* **Short problem**: Give the data a second time, exactly and in full.

* **Given information**:
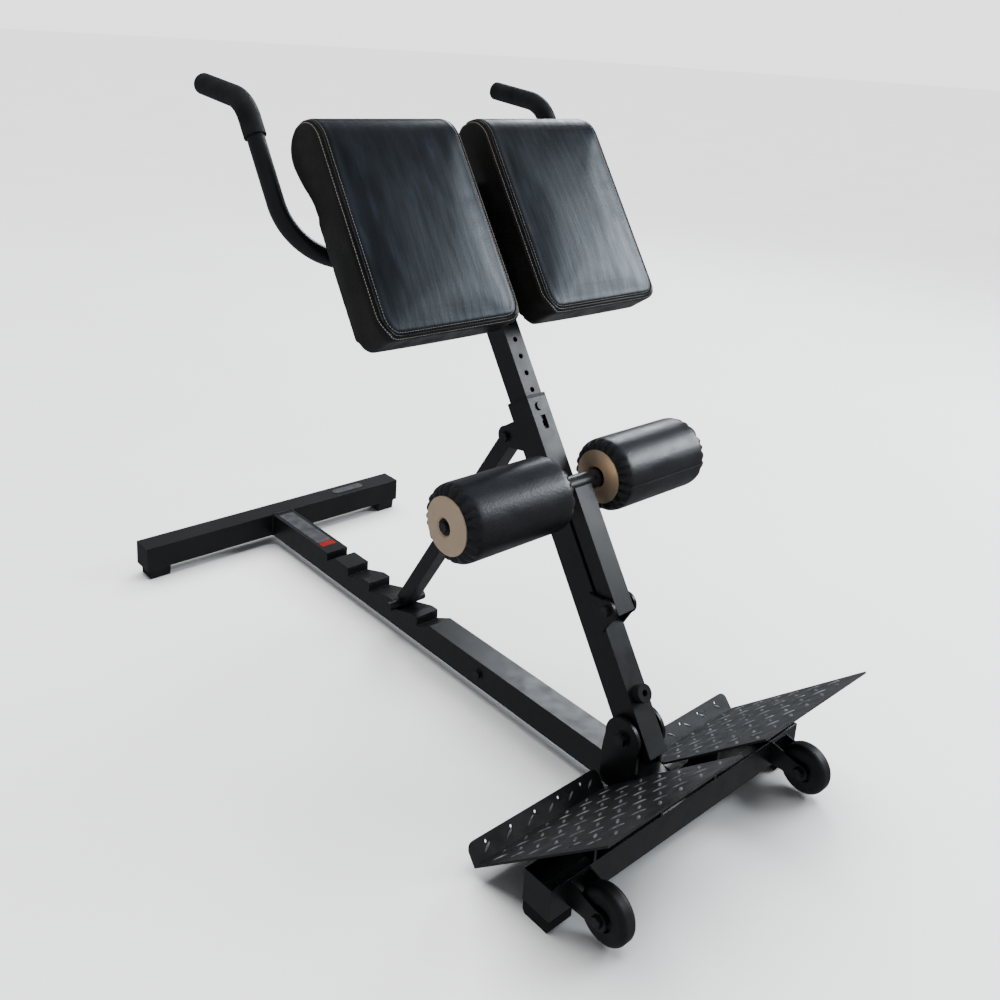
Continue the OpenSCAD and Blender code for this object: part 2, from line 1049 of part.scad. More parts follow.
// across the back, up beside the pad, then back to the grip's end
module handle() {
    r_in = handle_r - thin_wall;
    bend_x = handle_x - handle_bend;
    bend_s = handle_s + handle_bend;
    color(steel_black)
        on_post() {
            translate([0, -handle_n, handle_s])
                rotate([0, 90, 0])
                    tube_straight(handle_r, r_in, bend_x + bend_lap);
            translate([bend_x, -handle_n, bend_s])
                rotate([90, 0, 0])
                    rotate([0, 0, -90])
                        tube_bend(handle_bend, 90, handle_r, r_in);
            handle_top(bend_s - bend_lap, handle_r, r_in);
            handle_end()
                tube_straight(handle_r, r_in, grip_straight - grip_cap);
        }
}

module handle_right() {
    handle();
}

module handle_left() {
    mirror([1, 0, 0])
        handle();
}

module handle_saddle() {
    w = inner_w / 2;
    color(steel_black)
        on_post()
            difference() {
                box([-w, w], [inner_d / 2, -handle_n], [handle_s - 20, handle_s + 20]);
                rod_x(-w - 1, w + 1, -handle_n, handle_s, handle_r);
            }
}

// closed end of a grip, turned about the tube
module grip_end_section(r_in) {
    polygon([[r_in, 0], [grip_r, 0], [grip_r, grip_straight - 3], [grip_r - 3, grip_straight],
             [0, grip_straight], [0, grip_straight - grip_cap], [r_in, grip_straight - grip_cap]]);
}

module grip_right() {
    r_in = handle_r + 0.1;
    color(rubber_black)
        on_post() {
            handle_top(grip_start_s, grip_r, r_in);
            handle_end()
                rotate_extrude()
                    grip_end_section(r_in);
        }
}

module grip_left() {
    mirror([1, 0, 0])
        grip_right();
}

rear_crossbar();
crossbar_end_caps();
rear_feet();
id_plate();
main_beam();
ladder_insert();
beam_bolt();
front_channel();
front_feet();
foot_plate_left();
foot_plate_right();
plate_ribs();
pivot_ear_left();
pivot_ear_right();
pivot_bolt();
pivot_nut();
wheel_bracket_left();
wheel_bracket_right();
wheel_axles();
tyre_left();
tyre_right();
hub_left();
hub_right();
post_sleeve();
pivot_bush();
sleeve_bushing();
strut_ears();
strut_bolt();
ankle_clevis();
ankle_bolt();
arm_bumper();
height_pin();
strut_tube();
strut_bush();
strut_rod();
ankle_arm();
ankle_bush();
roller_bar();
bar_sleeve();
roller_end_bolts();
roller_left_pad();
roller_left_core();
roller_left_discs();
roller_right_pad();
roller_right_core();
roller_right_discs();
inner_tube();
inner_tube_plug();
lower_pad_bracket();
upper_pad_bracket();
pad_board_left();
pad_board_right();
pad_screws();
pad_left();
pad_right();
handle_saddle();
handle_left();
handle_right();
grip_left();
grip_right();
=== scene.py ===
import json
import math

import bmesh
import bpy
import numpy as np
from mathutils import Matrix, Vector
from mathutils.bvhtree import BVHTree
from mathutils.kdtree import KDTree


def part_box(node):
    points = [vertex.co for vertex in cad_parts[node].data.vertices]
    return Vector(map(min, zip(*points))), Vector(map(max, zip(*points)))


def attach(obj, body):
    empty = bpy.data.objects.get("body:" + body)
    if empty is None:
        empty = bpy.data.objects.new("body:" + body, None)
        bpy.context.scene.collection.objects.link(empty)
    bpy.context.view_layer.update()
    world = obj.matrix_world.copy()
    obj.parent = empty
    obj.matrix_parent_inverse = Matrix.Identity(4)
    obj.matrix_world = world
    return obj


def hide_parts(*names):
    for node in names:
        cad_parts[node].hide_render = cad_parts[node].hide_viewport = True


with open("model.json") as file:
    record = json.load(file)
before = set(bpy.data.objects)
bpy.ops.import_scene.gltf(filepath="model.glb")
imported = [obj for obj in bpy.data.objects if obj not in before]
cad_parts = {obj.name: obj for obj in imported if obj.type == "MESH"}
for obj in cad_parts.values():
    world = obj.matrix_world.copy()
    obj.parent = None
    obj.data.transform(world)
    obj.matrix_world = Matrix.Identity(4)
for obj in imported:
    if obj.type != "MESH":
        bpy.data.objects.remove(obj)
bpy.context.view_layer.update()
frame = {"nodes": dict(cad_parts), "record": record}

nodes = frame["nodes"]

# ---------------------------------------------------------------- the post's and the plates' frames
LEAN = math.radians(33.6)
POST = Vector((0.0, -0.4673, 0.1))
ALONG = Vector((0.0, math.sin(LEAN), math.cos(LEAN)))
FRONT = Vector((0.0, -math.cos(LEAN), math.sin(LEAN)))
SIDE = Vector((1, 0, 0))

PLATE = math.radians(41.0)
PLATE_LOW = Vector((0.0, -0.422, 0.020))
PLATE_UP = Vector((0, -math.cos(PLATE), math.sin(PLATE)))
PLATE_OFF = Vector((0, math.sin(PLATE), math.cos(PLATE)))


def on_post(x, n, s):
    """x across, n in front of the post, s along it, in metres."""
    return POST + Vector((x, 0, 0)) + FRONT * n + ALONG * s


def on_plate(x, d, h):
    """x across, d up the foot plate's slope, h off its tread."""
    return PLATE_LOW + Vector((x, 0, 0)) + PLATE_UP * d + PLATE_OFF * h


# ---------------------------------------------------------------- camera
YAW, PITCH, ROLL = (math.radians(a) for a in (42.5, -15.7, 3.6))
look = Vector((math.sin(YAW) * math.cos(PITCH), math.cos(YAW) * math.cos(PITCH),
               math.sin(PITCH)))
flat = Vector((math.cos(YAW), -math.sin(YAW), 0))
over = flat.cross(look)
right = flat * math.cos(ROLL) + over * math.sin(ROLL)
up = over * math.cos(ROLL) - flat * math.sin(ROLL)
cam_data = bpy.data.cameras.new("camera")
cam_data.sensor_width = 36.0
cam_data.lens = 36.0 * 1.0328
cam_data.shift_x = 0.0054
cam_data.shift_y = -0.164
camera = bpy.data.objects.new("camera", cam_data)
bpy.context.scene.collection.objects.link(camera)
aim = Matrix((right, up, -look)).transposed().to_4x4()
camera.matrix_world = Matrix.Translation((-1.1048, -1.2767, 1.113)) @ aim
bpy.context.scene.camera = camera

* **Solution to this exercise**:
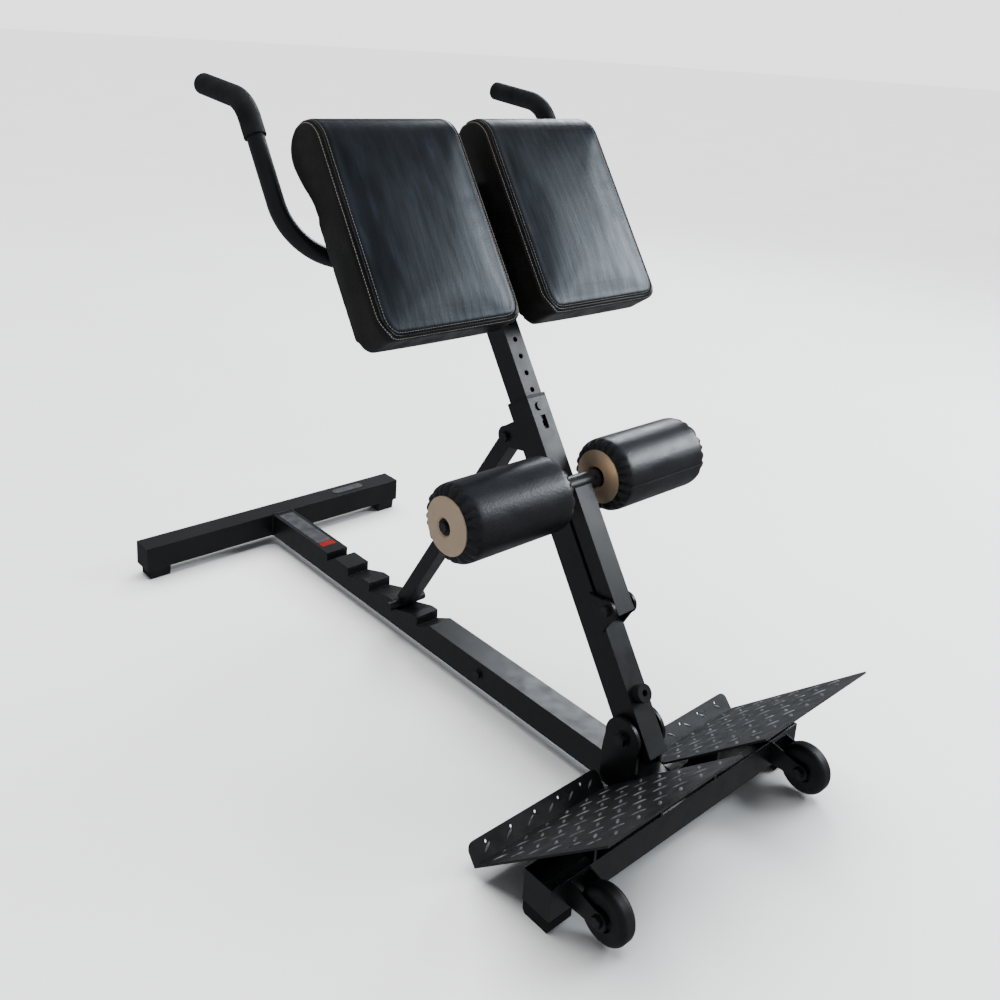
Continue the OpenSCAD and Blender code for this object: part 2, from line 1049 of part.scad. More parts follow.
// across the back, up beside the pad, then back to the grip's end
module handle() {
    r_in = handle_r - thin_wall;
    bend_x = handle_x - handle_bend;
    bend_s = handle_s + handle_bend;
    color(steel_black)
        on_post() {
            translate([0, -handle_n, handle_s])
                rotate([0, 90, 0])
                    tube_straight(handle_r, r_in, bend_x + bend_lap);
            translate([bend_x, -handle_n, bend_s])
                rotate([90, 0, 0])
                    rotate([0, 0, -90])
                        tube_bend(handle_bend, 90, handle_r, r_in);
            handle_top(bend_s - bend_lap, handle_r, r_in);
            handle_end()
                tube_straight(handle_r, r_in, grip_straight - grip_cap);
        }
}

module handle_right() {
    handle();
}

module handle_left() {
    mirror([1, 0, 0])
        handle();
}

module handle_saddle() {
    w = inner_w / 2;
    color(steel_black)
        on_post()
            difference() {
                box([-w, w], [inner_d / 2, -handle_n], [handle_s - 20, handle_s + 20]);
                rod_x(-w - 1, w + 1, -handle_n, handle_s, handle_r);
            }
}

// closed end of a grip, turned about the tube
module grip_end_section(r_in) {
    polygon([[r_in, 0], [grip_r, 0], [grip_r, grip_straight - 3], [grip_r - 3, grip_straight],
             [0, grip_straight], [0, grip_straight - grip_cap], [r_in, grip_straight - grip_cap]]);
}

module grip_right() {
    r_in = handle_r + 0.1;
    color(rubber_black)
        on_post() {
            handle_top(grip_start_s, grip_r, r_in);
            handle_end()
                rotate_extrude()
                    grip_end_section(r_in);
        }
}

module grip_left() {
    mirror([1, 0, 0])
        grip_right();
}

rear_crossbar();
crossbar_end_caps();
rear_feet();
id_plate();
main_beam();
ladder_insert();
beam_bolt();
front_channel();
front_feet();
foot_plate_left();
foot_plate_right();
plate_ribs();
pivot_ear_left();
pivot_ear_right();
pivot_bolt();
pivot_nut();
wheel_bracket_left();
wheel_bracket_right();
wheel_axles();
tyre_left();
tyre_right();
hub_left();
hub_right();
post_sleeve();
pivot_bush();
sleeve_bushing();
strut_ears();
strut_bolt();
ankle_clevis();
ankle_bolt();
arm_bumper();
height_pin();
strut_tube();
strut_bush();
strut_rod();
ankle_arm();
ankle_bush();
roller_bar();
bar_sleeve();
roller_end_bolts();
roller_left_pad();
roller_left_core();
roller_left_discs();
roller_right_pad();
roller_right_core();
roller_right_discs();
inner_tube();
inner_tube_plug();
lower_pad_bracket();
upper_pad_bracket();
pad_board_left();
pad_board_right();
pad_screws();
pad_left();
pad_right();
handle_saddle();
handle_left();
handle_right();
grip_left();
grip_right();
=== scene.py ===
import json
import math

import bmesh
import bpy
import numpy as np
from mathutils import Matrix, Vector
from mathutils.bvhtree import BVHTree
from mathutils.kdtree import KDTree


def part_box(node):
    points = [vertex.co for vertex in cad_parts[node].data.vertices]
    return Vector(map(min, zip(*points))), Vector(map(max, zip(*points)))


def attach(obj, body):
    empty = bpy.data.objects.get("body:" + body)
    if empty is None:
        empty = bpy.data.objects.new("body:" + body, None)
        bpy.context.scene.collection.objects.link(empty)
    bpy.context.view_layer.update()
    world = obj.matrix_world.copy()
    obj.parent = empty
    obj.matrix_parent_inverse = Matrix.Identity(4)
    obj.matrix_world = world
    return obj


def hide_parts(*names):
    for node in names:
        cad_parts[node].hide_render = cad_parts[node].hide_viewport = True


with open("model.json") as file:
    record = json.load(file)
before = set(bpy.data.objects)
bpy.ops.import_scene.gltf(filepath="model.glb")
imported = [obj for obj in bpy.data.objects if obj not in before]
cad_parts = {obj.name: obj for obj in imported if obj.type == "MESH"}
for obj in cad_parts.values():
    world = obj.matrix_world.copy()
    obj.parent = None
    obj.data.transform(world)
    obj.matrix_world = Matrix.Identity(4)
for obj in imported:
    if obj.type != "MESH":
        bpy.data.objects.remove(obj)
bpy.context.view_layer.update()
frame = {"nodes": dict(cad_parts), "record": record}

nodes = frame["nodes"]

# ---------------------------------------------------------------- the post's and the plates' frames
LEAN = math.radians(33.6)
POST = Vector((0.0, -0.4673, 0.1))
ALONG = Vector((0.0, math.sin(LEAN), math.cos(LEAN)))
FRONT = Vector((0.0, -math.cos(LEAN), math.sin(LEAN)))
SIDE = Vector((1, 0, 0))

PLATE = math.radians(41.0)
PLATE_LOW = Vector((0.0, -0.422, 0.020))
PLATE_UP = Vector((0, -math.cos(PLATE), math.sin(PLATE)))
PLATE_OFF = Vector((0, math.sin(PLATE), math.cos(PLATE)))


def on_post(x, n, s):
    """x across, n in front of the post, s along it, in metres."""
    return POST + Vector((x, 0, 0)) + FRONT * n + ALONG * s


def on_plate(x, d, h):
    """x across, d up the foot plate's slope, h off its tread."""
    return PLATE_LOW + Vector((x, 0, 0)) + PLATE_UP * d + PLATE_OFF * h


# ---------------------------------------------------------------- camera
YAW, PITCH, ROLL = (math.radians(a) for a in (42.5, -15.7, 3.6))
look = Vector((math.sin(YAW) * math.cos(PITCH), math.cos(YAW) * math.cos(PITCH),
               math.sin(PITCH)))
flat = Vector((math.cos(YAW), -math.sin(YAW), 0))
over = flat.cross(look)
right = flat * math.cos(ROLL) + over * math.sin(ROLL)
up = over * math.cos(ROLL) - flat * math.sin(ROLL)
cam_data = bpy.data.cameras.new("camera")
cam_data.sensor_width = 36.0
cam_data.lens = 36.0 * 1.0328
cam_data.shift_x = 0.0054
cam_data.shift_y = -0.164
camera = bpy.data.objects.new("camera", cam_data)
bpy.context.scene.collection.objects.link(camera)
aim = Matrix((right, up, -look)).transposed().to_4x4()
camera.matrix_world = Matrix.Translation((-1.1048, -1.2767, 1.113)) @ aim
bpy.context.scene.camera = camera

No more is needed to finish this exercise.